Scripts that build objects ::
----------------

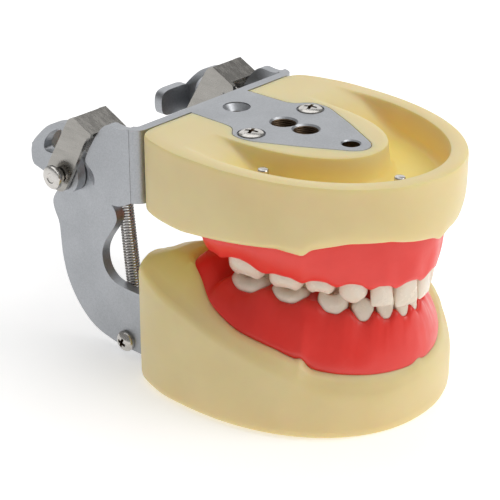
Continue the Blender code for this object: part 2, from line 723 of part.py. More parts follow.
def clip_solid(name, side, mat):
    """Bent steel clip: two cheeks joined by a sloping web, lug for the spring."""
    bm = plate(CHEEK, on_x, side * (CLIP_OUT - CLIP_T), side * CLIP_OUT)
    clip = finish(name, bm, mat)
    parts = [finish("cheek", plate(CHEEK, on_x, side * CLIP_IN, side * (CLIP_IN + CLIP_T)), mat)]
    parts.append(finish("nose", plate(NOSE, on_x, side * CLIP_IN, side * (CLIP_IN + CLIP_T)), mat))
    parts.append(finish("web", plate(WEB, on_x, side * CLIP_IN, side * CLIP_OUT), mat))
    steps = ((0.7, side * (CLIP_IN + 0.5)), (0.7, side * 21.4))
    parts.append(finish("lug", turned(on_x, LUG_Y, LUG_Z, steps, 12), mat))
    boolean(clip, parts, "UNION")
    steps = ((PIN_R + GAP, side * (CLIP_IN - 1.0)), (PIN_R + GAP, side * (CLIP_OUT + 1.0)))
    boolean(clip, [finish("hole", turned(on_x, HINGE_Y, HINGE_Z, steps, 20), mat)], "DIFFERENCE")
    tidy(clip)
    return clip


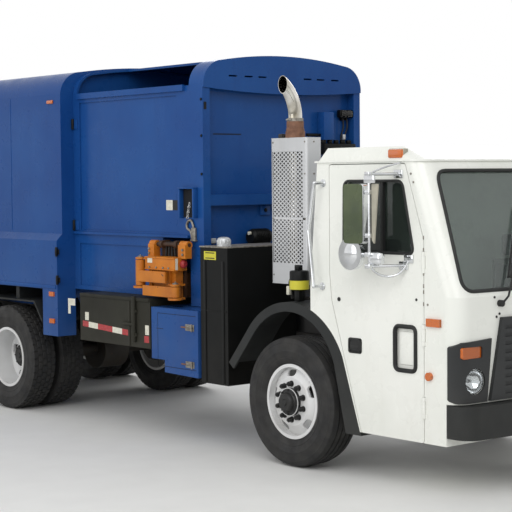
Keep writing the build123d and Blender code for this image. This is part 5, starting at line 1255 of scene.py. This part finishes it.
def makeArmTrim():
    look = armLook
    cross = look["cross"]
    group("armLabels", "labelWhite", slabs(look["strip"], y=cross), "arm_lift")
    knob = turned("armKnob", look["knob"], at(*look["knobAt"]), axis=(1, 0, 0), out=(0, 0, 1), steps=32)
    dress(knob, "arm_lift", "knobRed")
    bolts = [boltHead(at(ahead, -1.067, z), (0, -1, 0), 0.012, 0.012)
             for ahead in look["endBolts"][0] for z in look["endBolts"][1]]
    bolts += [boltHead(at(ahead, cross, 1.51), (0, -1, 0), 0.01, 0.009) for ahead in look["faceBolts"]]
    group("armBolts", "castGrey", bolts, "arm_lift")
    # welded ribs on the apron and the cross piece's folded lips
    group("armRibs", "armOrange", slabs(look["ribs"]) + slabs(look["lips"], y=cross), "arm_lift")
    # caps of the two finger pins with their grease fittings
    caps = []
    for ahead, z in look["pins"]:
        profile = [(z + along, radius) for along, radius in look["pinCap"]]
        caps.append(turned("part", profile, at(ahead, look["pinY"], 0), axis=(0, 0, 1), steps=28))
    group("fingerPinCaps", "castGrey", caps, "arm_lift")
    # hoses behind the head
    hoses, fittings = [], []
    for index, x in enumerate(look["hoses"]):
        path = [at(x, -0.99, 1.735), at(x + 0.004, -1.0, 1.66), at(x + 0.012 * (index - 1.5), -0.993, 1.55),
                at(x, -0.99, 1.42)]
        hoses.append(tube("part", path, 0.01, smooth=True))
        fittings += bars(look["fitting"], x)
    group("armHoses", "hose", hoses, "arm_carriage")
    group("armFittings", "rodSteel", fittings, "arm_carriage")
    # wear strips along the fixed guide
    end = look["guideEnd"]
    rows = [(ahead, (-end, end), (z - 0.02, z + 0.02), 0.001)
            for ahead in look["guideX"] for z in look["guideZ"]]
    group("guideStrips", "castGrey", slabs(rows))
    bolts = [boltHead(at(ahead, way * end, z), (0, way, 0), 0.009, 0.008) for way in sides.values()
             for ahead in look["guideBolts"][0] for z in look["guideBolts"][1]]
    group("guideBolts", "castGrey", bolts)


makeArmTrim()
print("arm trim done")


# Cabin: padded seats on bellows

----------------

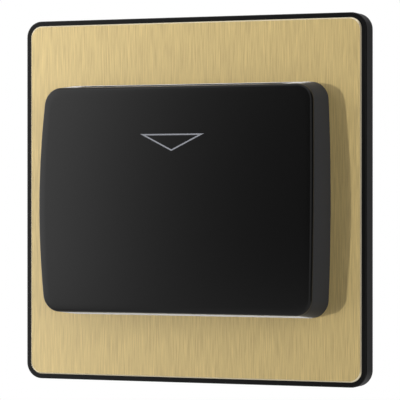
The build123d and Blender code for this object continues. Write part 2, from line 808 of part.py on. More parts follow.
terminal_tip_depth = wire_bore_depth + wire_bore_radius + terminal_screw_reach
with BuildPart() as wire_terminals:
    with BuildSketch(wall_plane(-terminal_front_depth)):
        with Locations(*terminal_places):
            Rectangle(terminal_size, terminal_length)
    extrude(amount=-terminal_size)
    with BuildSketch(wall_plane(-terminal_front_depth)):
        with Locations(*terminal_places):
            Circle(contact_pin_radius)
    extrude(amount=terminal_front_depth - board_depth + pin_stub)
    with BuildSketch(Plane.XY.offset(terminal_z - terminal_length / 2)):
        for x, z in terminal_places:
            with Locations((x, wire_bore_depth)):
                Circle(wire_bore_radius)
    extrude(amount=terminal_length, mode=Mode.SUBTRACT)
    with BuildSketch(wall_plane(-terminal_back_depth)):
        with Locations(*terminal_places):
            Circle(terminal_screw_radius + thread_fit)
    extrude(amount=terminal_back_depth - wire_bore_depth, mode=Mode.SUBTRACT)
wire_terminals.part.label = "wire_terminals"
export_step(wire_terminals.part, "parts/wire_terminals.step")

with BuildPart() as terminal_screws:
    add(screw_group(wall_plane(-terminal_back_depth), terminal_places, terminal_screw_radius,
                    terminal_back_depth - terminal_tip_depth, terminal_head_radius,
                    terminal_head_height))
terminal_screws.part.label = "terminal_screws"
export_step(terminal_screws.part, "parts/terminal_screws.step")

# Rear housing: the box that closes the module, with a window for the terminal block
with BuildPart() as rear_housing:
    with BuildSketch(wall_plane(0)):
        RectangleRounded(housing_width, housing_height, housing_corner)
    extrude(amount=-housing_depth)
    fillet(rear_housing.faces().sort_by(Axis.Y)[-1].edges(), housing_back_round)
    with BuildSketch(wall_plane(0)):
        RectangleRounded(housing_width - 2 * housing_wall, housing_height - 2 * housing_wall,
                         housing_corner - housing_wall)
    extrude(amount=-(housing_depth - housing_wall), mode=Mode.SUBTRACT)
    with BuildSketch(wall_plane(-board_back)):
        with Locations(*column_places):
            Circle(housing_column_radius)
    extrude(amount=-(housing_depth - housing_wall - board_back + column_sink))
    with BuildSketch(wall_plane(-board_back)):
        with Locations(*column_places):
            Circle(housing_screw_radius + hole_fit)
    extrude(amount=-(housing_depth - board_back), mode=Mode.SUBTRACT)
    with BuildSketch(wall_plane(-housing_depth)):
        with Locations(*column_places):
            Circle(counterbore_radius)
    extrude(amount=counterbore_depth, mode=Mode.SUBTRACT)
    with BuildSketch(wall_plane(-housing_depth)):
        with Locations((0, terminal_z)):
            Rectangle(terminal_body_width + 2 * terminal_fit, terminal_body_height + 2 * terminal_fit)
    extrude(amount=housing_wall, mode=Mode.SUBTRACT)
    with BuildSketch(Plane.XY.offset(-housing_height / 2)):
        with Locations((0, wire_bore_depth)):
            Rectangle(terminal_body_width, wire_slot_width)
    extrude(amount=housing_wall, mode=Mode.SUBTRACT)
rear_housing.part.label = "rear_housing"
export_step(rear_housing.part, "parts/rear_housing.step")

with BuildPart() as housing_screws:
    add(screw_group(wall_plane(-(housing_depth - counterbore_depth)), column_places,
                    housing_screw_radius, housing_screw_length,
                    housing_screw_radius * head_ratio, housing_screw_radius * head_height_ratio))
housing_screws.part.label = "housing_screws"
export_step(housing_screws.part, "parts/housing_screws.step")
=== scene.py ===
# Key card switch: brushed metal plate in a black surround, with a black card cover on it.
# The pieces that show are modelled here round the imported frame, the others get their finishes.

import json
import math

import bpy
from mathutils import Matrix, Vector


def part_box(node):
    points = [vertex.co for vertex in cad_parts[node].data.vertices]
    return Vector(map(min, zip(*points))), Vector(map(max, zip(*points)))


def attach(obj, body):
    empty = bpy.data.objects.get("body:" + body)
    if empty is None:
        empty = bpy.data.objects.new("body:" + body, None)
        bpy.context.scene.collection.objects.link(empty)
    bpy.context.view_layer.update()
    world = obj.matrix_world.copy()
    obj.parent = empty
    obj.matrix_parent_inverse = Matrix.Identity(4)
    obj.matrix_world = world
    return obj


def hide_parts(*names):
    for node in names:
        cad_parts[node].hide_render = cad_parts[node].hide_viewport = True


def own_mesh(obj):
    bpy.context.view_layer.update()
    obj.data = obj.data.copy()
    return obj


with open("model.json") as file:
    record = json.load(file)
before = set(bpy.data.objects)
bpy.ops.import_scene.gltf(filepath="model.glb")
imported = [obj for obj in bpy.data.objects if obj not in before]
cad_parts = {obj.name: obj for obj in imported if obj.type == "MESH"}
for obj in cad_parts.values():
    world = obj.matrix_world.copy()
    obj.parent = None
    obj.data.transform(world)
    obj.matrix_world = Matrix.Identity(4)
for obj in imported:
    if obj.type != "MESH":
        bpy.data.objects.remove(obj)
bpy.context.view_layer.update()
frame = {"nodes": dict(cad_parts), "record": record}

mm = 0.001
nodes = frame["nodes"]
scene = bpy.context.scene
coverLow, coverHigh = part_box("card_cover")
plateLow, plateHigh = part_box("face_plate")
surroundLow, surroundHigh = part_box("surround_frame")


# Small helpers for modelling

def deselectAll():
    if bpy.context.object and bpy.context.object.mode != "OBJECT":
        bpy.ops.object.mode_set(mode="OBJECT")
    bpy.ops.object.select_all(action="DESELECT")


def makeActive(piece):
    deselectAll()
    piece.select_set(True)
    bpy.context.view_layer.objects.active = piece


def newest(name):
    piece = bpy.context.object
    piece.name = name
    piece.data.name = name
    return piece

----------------

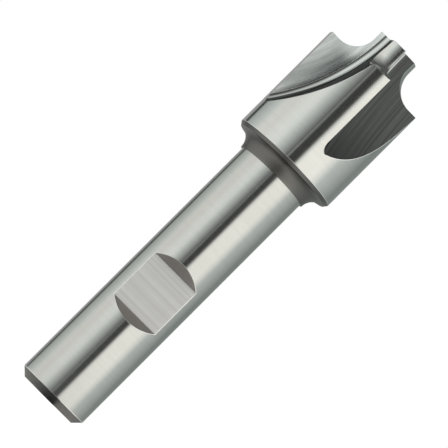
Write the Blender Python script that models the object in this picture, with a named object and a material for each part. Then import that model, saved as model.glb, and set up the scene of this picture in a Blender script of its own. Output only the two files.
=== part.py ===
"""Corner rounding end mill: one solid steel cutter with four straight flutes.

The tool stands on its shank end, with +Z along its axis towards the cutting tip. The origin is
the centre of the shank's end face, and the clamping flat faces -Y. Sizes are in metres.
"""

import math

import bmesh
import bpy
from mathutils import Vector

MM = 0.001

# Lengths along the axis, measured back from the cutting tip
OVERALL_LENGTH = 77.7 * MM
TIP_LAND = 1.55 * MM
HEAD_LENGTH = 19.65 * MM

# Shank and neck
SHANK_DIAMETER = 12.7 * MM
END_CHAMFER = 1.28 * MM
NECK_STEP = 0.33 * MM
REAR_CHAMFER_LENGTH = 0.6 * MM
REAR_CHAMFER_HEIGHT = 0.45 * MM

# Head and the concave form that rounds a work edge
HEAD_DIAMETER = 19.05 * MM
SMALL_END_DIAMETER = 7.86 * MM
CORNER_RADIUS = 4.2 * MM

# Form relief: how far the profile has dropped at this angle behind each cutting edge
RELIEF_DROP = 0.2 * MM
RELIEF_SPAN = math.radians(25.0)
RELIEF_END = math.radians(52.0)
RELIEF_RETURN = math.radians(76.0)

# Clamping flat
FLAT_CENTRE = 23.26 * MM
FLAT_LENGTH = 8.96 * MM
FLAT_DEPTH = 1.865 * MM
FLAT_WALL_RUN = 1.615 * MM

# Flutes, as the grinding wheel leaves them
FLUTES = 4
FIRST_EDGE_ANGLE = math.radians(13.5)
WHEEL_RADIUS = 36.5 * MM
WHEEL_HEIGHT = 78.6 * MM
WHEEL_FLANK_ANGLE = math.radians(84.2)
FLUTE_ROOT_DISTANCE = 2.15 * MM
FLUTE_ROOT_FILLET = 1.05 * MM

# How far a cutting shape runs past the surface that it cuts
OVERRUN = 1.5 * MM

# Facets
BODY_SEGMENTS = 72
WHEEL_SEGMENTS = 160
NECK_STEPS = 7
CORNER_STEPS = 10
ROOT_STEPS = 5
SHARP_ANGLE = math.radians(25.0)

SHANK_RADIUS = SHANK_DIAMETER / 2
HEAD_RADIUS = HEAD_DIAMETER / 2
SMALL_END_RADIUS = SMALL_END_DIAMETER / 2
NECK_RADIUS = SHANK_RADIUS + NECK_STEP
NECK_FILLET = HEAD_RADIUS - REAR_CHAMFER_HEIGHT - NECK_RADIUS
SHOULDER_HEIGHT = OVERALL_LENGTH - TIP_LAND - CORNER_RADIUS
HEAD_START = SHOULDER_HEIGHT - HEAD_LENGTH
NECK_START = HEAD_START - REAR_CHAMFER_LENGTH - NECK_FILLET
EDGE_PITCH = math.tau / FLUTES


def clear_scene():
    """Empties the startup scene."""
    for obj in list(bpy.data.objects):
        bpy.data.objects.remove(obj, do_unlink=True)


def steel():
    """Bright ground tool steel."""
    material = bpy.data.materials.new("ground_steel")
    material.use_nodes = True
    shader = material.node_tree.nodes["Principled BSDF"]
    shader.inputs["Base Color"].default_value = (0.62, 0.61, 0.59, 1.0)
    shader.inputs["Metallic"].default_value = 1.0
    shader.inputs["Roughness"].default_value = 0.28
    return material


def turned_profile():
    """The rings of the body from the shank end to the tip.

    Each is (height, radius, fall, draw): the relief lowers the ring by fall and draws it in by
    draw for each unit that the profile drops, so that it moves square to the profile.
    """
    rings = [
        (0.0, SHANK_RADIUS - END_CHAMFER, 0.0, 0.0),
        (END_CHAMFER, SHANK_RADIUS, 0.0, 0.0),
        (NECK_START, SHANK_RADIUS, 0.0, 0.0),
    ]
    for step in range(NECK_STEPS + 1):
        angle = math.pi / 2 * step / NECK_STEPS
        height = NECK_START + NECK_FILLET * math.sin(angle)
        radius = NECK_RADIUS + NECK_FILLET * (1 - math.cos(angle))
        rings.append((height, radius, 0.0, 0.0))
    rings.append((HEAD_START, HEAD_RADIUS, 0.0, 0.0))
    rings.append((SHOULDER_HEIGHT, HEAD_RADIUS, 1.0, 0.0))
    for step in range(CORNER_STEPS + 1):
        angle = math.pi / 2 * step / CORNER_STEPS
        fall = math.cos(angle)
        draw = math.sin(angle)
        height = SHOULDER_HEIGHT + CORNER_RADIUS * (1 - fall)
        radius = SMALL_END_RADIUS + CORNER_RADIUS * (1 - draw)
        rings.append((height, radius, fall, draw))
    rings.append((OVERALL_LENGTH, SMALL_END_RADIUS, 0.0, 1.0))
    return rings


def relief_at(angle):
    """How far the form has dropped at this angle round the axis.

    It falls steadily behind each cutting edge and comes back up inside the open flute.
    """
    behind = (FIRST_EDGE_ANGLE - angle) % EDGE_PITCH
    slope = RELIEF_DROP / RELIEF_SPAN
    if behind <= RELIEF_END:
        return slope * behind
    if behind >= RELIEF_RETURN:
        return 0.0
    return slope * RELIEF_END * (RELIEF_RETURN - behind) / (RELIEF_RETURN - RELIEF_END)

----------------

Write out again only the lines from the line containing "obj.matrix_parent_inverse = Matrix.Identity(4)" through the line containing "before = set(bpy.data.objects)", both included, exactly as they are.

    obj.matrix_parent_inverse = Matrix.Identity(4)
    obj.matrix_world = world
    return obj


def hide_parts(*names):
    for node in names:
        cad_parts[node].hide_render = cad_parts[node].hide_viewport = True


def own_mesh(obj):
    bpy.context.view_layer.update()
    obj.data = obj.data.copy()
    return obj


with open("model.json") as file:
    record = json.load(file)
before = set(bpy.data.objects)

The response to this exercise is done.